TASK DESCRIPTION: Copy out each line of the material below with no changes.

DATASET EXCERPT:

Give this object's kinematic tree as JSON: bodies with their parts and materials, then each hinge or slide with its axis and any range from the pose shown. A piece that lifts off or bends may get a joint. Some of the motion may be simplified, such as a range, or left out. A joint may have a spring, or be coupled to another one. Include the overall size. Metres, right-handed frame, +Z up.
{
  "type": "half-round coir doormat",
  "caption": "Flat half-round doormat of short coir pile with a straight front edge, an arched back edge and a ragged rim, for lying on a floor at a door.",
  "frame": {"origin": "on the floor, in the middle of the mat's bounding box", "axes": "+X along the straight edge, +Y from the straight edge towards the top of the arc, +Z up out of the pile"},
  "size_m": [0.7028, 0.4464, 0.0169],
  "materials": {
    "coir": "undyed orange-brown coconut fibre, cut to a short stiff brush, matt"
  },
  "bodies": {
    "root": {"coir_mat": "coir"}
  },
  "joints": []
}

EXERCISE ANSWER:
Give this object's kinematic tree as JSON: bodies with their parts and materials, then each hinge or slide with its axis and any range from the pose shown. A piece that lifts off or bends may get a joint. Some of the motion may be simplified, such as a range, or left out. A joint may have a spring, or be coupled to another one. Include the overall size. Metres, right-handed frame, +Z up.
{
  "type": "half-round coir doormat",
  "caption": "Flat half-round doormat of short coir pile with a straight front edge, an arched back edge and a ragged rim, for lying on a floor at a door.",
  "frame": {"origin": "on the floor, in the middle of the mat's bounding box", "axes": "+X along the straight edge, +Y from the straight edge towards the top of the arc, +Z up out of the pile"},
  "size_m": [0.7028, 0.4464, 0.0169],
  "materials": {
    "coir": "undyed orange-brown coconut fibre, cut to a short stiff brush, matt"
  },
  "bodies": {
    "root": {"coir_mat": "coir"}
  },
  "joints": []
}